Reviewed by Anne Reboul, CRIN-CNRS, France
Regier's book approaches the general problem of the human ability to
categorize through an investigation which relies on a computer simulation
of the acquisition of spatial linguistic concepts. The computer simulation
uses a new strategy, the strategy of constrained connectionnism.
SUMMARY
0. Foreword
The foreword by George Lakoff insists on the links between Regier's
approach and cognitive linguistics. Lakoff concludes that Regier's
approach, in that it relies on perceptive and language acquisition
mechanisms, is especially well adapted to deal with the semantics of
spatial relations which, largely, eschew purely logical approach.
1. Introduction
The goal of the book is to characterize what Regier calls the " human
semantic potential ", that is the human ability to categorize and its
expression in language. Given that languages are not always semantically
and conceptually equivalent, trying to circumscribe the possibilities of
variation is important. The problem of language variation is approached
from the angle of language acquisition and the learnability of linguistic
concepts. The book also deals with the problem of the use of connectionism
in cognitive science and the solution advocated by Regier is Constrained
Connectionism.
Though there are quite a lot of different ways to categorize space
in languages and though some languages where space is conceived relative to
absolute orientations such as north, south, east and west may affect the
very perception of space by their speakers (notably Guugu Yimithirr, a
native Australian language), Regier claims that there are limits to
language variation. Those limits do not correspond to linguistic universals
but rather to perceptual universals: in other words, the limit to
cross-linguistic variation directly derives from the limit in the human
perceptual system. This strong hypothesis is what dictated Regier's answer
to the problem of connectionist modelling in cognitive research: that is a
model in which cognitive constraints are built (hence the name of
Constrained Connectionism), in the case of Regier's model, perceptual
constraints. Thus the goal of the book is double: it is both scientific in
that it is an investigation of a cognitive faculty, the human semantic
potential, and methodological as it proposes a new strategy of cognitive
modelling, constrained connectionism, which relies both on simulation and
on independently motivated structures, which allow a better analysability
of the system as a whole.
Regier has based his inquiry in the human semantic potential on the
semantics of space in a few languages. He has chosen space because space is
a foundational ontological category, often expressed in closed-class forms
(classes of linguistic items which contain few members and very rarely
admit new members), which strutures other parts of the conceptual system
through metaphor and exhibit cross-linguistic variation. The model
concentrates on the acquisition of spatial semantics and as such has to
face the " no-negative-evidence " problem, i.e. the lack of negative
evidence in language acquisition. The solution proposed by Regier and
motivated by language acquisition studies is to take each explicit positive
instance of a concept as an implicit negative instance of all other
concepts. The model takes as input simple movies of two 2-dimensional
convex objects moving relative to one another, each movie being labeled as
a positive instance of a spatial term from a given language, i.e. a given
movie is labelled as a positive instance of " through ". It learns the
spatial relations through back propagation (a standard connectionist
learning strategy). It should then be able to label correctly new movies.

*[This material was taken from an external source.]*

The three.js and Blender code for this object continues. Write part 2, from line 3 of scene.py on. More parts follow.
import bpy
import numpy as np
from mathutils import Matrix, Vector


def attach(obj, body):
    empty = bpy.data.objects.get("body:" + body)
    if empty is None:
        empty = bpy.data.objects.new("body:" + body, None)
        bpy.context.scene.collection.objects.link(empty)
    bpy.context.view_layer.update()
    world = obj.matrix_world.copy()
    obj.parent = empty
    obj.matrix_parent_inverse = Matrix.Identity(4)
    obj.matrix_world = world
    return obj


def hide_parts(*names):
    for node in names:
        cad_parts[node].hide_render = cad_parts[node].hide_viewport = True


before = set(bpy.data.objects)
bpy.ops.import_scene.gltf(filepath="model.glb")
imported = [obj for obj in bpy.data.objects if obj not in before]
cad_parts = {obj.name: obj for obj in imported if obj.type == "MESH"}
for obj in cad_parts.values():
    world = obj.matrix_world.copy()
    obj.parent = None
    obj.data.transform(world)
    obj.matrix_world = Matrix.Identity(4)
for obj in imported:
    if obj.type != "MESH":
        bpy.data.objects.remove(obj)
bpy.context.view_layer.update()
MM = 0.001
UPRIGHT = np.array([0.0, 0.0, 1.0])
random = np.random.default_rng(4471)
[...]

Each movie shows a static object (the landmark = LM) and another object
(the trajector = TR).
Though the classic connectionist framework has some advantages,
notably flexibility and plasticity which allow connectionist networks to
simulate a wide range of cognitive and non-cognitive behaviours, it has the
important drawback that its explanatory power is very limited, severely
reducing its utility in cognitive enquiries. The solution advocated by
Regier is constrained connectionism, the construction of connectionist
models which would retain much of the plasticity and flexibility of
connectionism but in which the incorporation of structural devices
independently motivated enhance the analysibility of the models and hence
their explanatory powers.
2. The linguistic categorization of space
The goal of Regier is to do for space more or less what Berlin and Kay
(1978) did for colours. Very roughly, Berlin and Kay showed that there are
semantic universals in the domain of coulours. Their work was supported by
further studies which showed that there are partial links between the basic
colour categories and the neurophysiology of the visual system. The
ambition of Regier is to provide similar insights in the domain of space.

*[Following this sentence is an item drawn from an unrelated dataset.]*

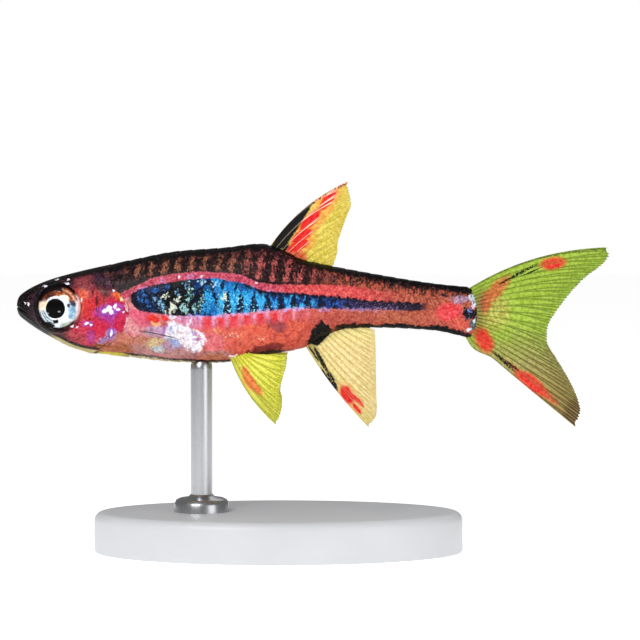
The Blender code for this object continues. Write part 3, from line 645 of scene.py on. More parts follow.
# painted glints: small white highlights laid on the head as ovals, each a place across and down, two radii
# and a turn
paintedGlints = [
    (105, 311, 3.2, 2, -10), (109.3, 308.3, 2.6, 2.6, 0), (111.5, 312, 2, 2.2, 0),
    (115.3, 306.6, 1.5, 2.4, 10), (118.3, 309.3, 2.4, 1.3, 0), (86.5, 323.6, 1.8, 1.2, 0),
    (91, 325, 1.2, 1, 0), (72.5, 326, 1.8, 0.9, -30), (77, 327.3, 1.2, 0.8, 0), (111.3, 333, 1.2, 3.2, 12),
    (68.6, 279.6, 1.1, 1.1, 0), (67.5, 283.6, 2.2, 0.9, 10), (114, 290.6, 1.3, 0.9, 0),
    (123, 298.6, 2.6, 2, -20), (119.8, 293.6, 1, 1.1, 0), (81.6, 300, 0.9, 2, 0), (127, 326.5, 1, 3.2, 12),
    (127.4, 304, 0.8, 1.8, -10), (128, 310.5, 0.9, 1.8, 0), (123.5, 312, 1, 0.9, 0),
    (28.6, 304, 0.8, 1.6, -20), (25.5, 303, 0.7, 0.7, 0), (57, 279.6, 2, 0.6, -8), (45, 286, 2.4, 0.6, 0),
]


headSpots = {
    "slits": [(97, 301, 1.3, 5, -4), (96.5, 309, 0.8, 2.6, 0), (89.5, 319.5, 0.9, 1, 0),
              (93, 292, 0.9, 3, 20)],
    # violet painted sheen round the painted glints
    "glintSheen": [(111, 309.5, 11.5, 5, -8), (111.5, 333, 3, 5, 12), (88, 324, 5, 2.6, 0)],
    "nape": [(113, 277, 20, 12, -6)], "dusky": [(86, 283, 13, 7, -14)], "chinYellow": [(107, 353, 9, 5, 5)],
}
chinDabs = [(0.95, 0.4, (170, 158, 12), (220, 206, 60), [(109, 353.2, 11, 1.9, 5)])]
headLines = {
    "crown": [(16, 300), (20, 294), (28, 290), (38, 285), (50, 279), (64, 274), (81, 271), (99, 267.5),
              (121, 263.5), (145, 257)],
    "jaw": [(16, 311), (23, 316), (30, 322), (41, 328.6), (59, 338.8), (80, 348), (99, 351.5), (120, 354),
            (145, 356)],
}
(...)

His main hypothesis, that linguistic categorization in general and
in the domain of space in particular is constrained by experience and, in
this case, by visual perception, is very similar to that of cognitive
linguistics which claims that language is influenced by non-linguistic
faculties and hence cannot be studied alone. This, indeed, means that what
is relevant is not so much the world or reality itself, but rather the
mental representation of it. The notions mainly associated with cognitive
linguistics are protypicality (the rejection of Aristotelian semantics and
its replacement by graded membership in a category), deixis (the semantic
dependency between linguistic items and the physical setting in which they
are used) and polysemy (the fact that a word has several meanings).
3. Connectionism and cognitive models
Connectionism is an alternative to the classic Von Neumann model of
cognitive functioning (or GOFAI: Good Old Fashioned Artificial
Intelligence). It relies on Parallel Distributed Processing (PDP), that is
on the use of massive parallelism and the distributed nature of
representation. The first opposes GOFAI in that it relies on simultaneous
processing of numerous units, while GOFAI relies on linear processing; the
second opposes GOFAI in that computing units are characterized
subsymbolically rather than symbolically, i.e. there is no symbolic
interpretation of the function of a single computing unit. Finally it uses
back-propagation as a learning algorithm.

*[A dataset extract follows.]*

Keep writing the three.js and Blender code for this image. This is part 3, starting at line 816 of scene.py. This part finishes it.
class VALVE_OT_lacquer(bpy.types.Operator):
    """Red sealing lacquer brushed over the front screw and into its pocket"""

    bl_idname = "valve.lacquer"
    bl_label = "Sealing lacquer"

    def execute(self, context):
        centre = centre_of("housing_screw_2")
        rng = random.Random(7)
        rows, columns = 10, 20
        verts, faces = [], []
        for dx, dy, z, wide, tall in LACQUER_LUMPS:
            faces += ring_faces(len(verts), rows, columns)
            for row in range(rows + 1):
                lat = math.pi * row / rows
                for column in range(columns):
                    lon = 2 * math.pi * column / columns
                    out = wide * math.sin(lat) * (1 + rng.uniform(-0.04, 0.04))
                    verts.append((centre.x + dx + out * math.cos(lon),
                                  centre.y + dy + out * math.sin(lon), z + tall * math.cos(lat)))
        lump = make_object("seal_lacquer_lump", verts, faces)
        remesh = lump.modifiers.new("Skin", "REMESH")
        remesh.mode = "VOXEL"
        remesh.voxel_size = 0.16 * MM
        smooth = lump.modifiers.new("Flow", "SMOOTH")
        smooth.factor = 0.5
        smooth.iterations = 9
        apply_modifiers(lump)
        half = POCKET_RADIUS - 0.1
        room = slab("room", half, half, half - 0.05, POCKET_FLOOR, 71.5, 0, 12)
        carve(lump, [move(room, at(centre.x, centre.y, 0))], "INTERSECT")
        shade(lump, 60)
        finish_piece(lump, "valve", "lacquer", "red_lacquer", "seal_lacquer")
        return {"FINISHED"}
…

Classic connectionist models do not incorporate any prestructuring
and as a result they are very good at a great variety of learning tasks,
but have a very poor analysibility. Structured connectionist models
incorporate quite a lot of prestructuring and as a result their processing
units are interpreted symbolically (as in GOFAI) rather than
subsymbolically as in classic connectionism. They have a much better
analysibility but they loose a lot of the flexibility and learning power of
classic connectionism.
Regier's suggestion, constrained connectionism, is a tentative to
capture the best of both worlds, both the learning ability of classic
connectionism and the analysibility of structured connectionism. " The
essence of the idea is to build PDP networks that have built-in structural
devices that constrain their operation " (p 44) and the network is trained
under back-propagation. The structural devices incorporated must be
independently motivated. The benefits of constrained connectionism that the
model, through its in-built structural devices, is better motivated as a
whole, its learnability is good and its analysibility is better.
4. Learning without explicit evidence
The no-negative-evidence problem is the problem of the limits of
generalisation: in the absence of negative evidence, how can
over-generalisation be avoided? Regier uses the mutual exclusivity
heuristics (positive evidence for an instance of a term is taken as
equivalent to negative evidence for all other terms). However, the
application of this heuristics is not straightforward and the difficulties
it encounters are discussed and solved in this chapter.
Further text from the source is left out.